What would you do if you had $100 million? This was the dilemma Vishal Gondal faced after he sold his gaming company to The Walt Disney Co in 2012.
Gondal is among a breed of successful entrepreneurs of the dot-com era, having run Indiagames, a mobile games publisher, for more than 16 years. Indiagames, now known as UTV Indiagames, had a revenue of $11 million in 2012-13, with sales in India and South East Asia.
Making wealth for himself, Gondal dabbled among entrepreneurs and new ventures even as he stayed on at Disney for a year to oversee the transition. During this time, he was looking for the next opportunity to place his bet. And by 2014, he had firmed up his plans when he decided to zero in on healthcare.
“I realised that the biggest impact India needs is in health. Ninety-seven per cent of people don’t trust healthcare,” he says over the phone from Mumbai, where he is based.
With a population of 1.3 billion in India, the healthcare infrastructure in the country is both inadequate and expensive. At the same time, people have become self-starters, learning from an abundance of online health content and tracking health vitals through wearables for a better lifestyle.
A game developer since his teens, Gondal has a deep understanding of software and hardware and wanted to create global product company out of India. Thus was born GOQii, which established itself as a leading player in fitness wearables.
It is competing in a crowded market place against the likes of Fitbit, Xiaomi’s fitness trackers and Apple smart watch, but GOQii’s offering is squarely aimed at the mass-market budget-user segment, which comprises the bulk of the population.
Creating a device company in the era of software makes Gondal an outlier. But his vision for the enterprise goes beyond just selling fitness trackers. He is creating an ecosystem for health-focussed consumers that combines health data, advice, diet tips, personalised coaching, disease predictions and e-commerce.
The fitness band is just the starting point -- an entry of sorts to the app-based smartphone platform that covers end-to-end the health needs of the users.
In five years, GOQii has signed in around four million customers (the company does not share the number of trackers sold). It has scaled to a company of 130 people with offices in Shenzen, where the hardware is made, and Melno Park.
The bands have also gotten smarter. A new version, that was rolled out recently, can perform ECG or electrocardiogram. All GOQii models can monitor health stats like heart-rate to sleep-time, daily steps, which they relay back to a smartphone app for actionable insights.
But it is not the device but the platform where Gondal is making a larger play. The GOQii platform is for anyone who wants a healthy lifestyle. “GOQii is a simple model. We want consumers to take their health in their own hands, and we do this with guidance, data and motivation.

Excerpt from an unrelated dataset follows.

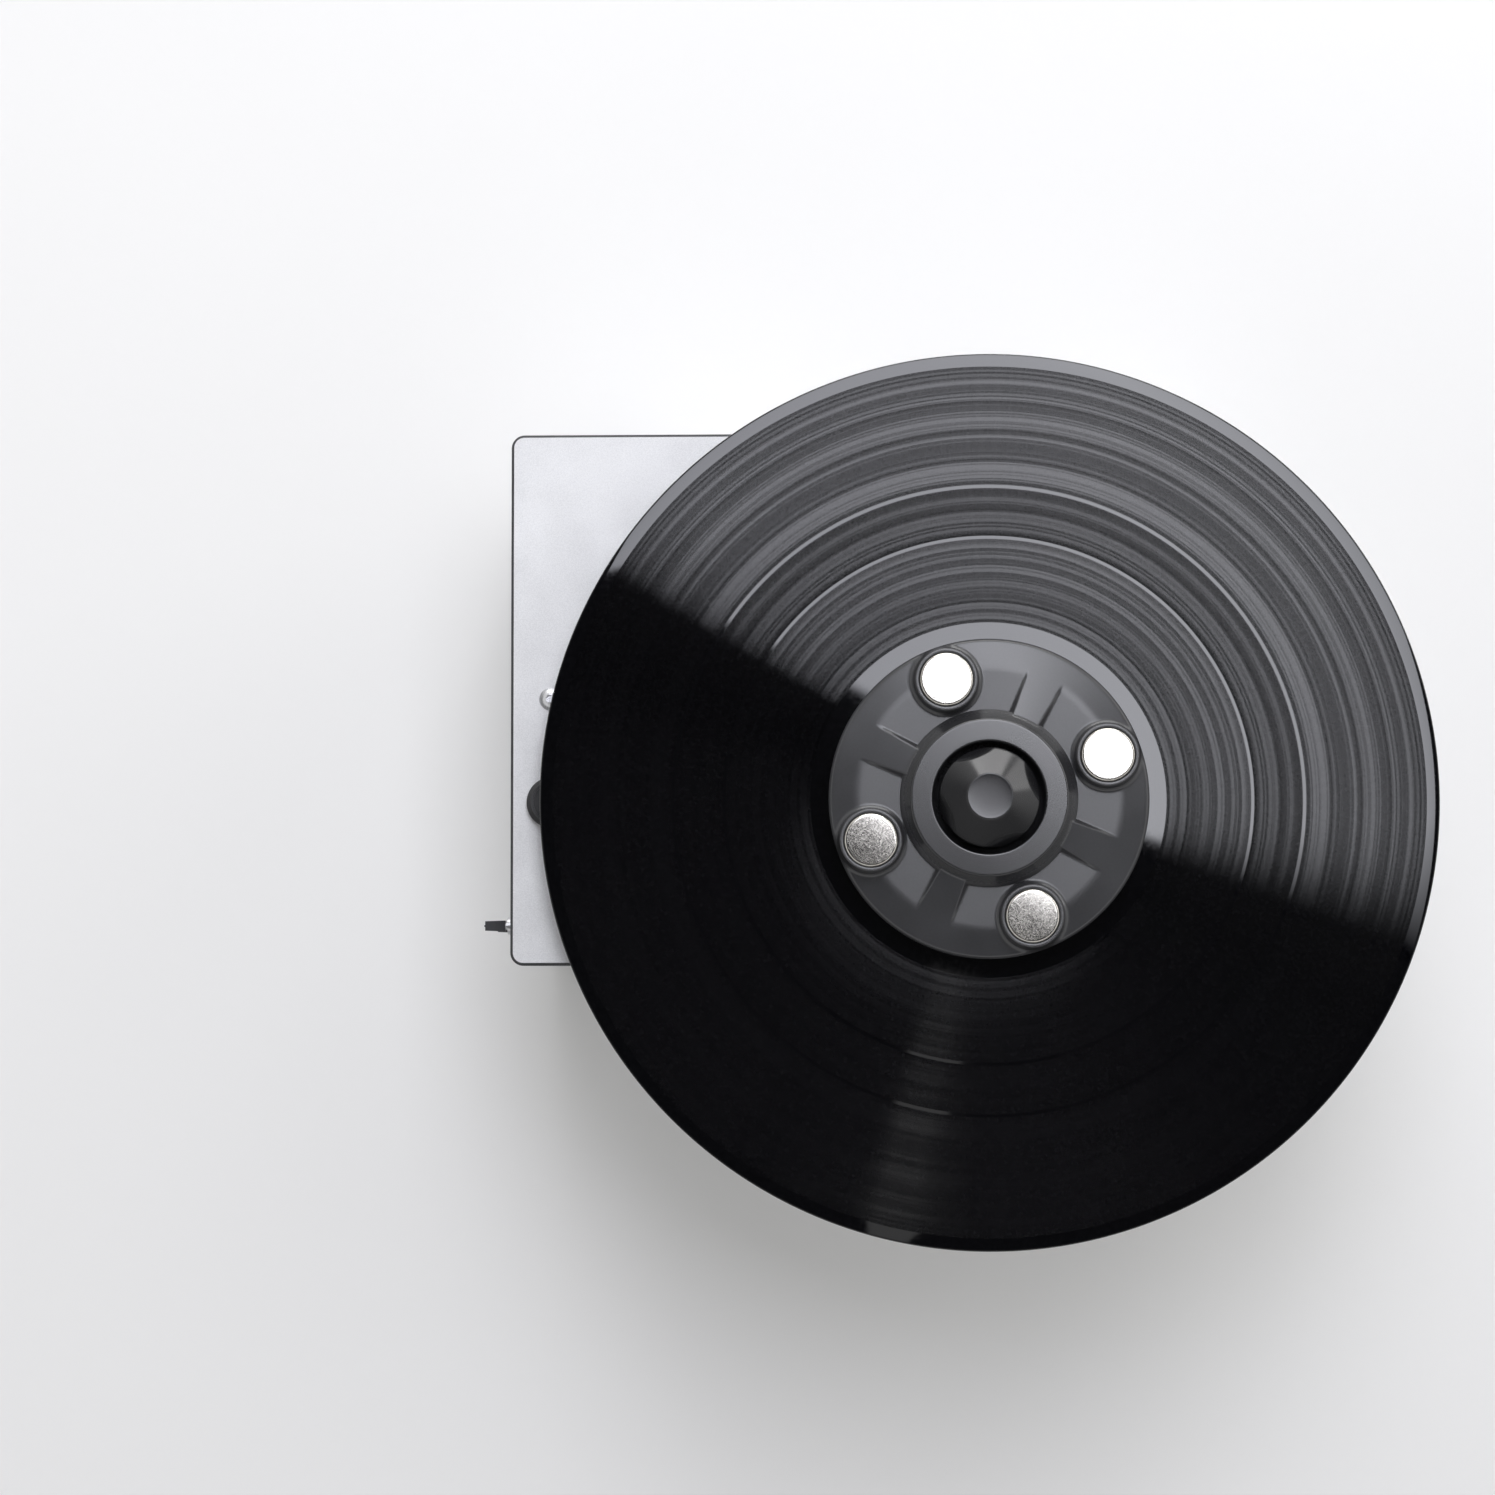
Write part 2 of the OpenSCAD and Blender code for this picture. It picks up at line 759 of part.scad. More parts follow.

We have coaches, doctors, experts, content and video. There is an entire platform that can guide you based on your own data and own personal health,” he says.
Gondal believes that personalised preventive healthcare will trump expensive hospital treatments. People are conscious of their lifestyles, what they eat, mental health and their general well-being, and are making use of modern technology for a better life. They want to track their health to keep away from diseases, he adds.
Recently, Google bought Fitbit for a staggering $2.1 billion, an example Gondal quotes to emphasise how software behemoths are hungry for health data and the endless possibilities of cutting-edge services that can be delivered on top of it.
As Gondal is busy fighting global tech multinationals with GOQii, he is backed by a host of venture capital firms and well-known investors such as New Enterprise Associates, DSG Consumer Partners, Edelweiss, Cheetah Mobile, Ratan Tata and Vijay Shekhar Sharma.
Along the way, Gondal himself has put a huge bet in the Indian start-up ecosystem, having invested in about 20 companies. His peers regard him as a hands-on manager with a liking for speaking plainly and honestly.
He is an outlier In another sense too. As a teenager, he built video games using his home computer, and even developed some of early titles at Indiagames, which he started after dropping out of the college in the third year. He lives and works out of Chembur in Mumbai, where he grew up.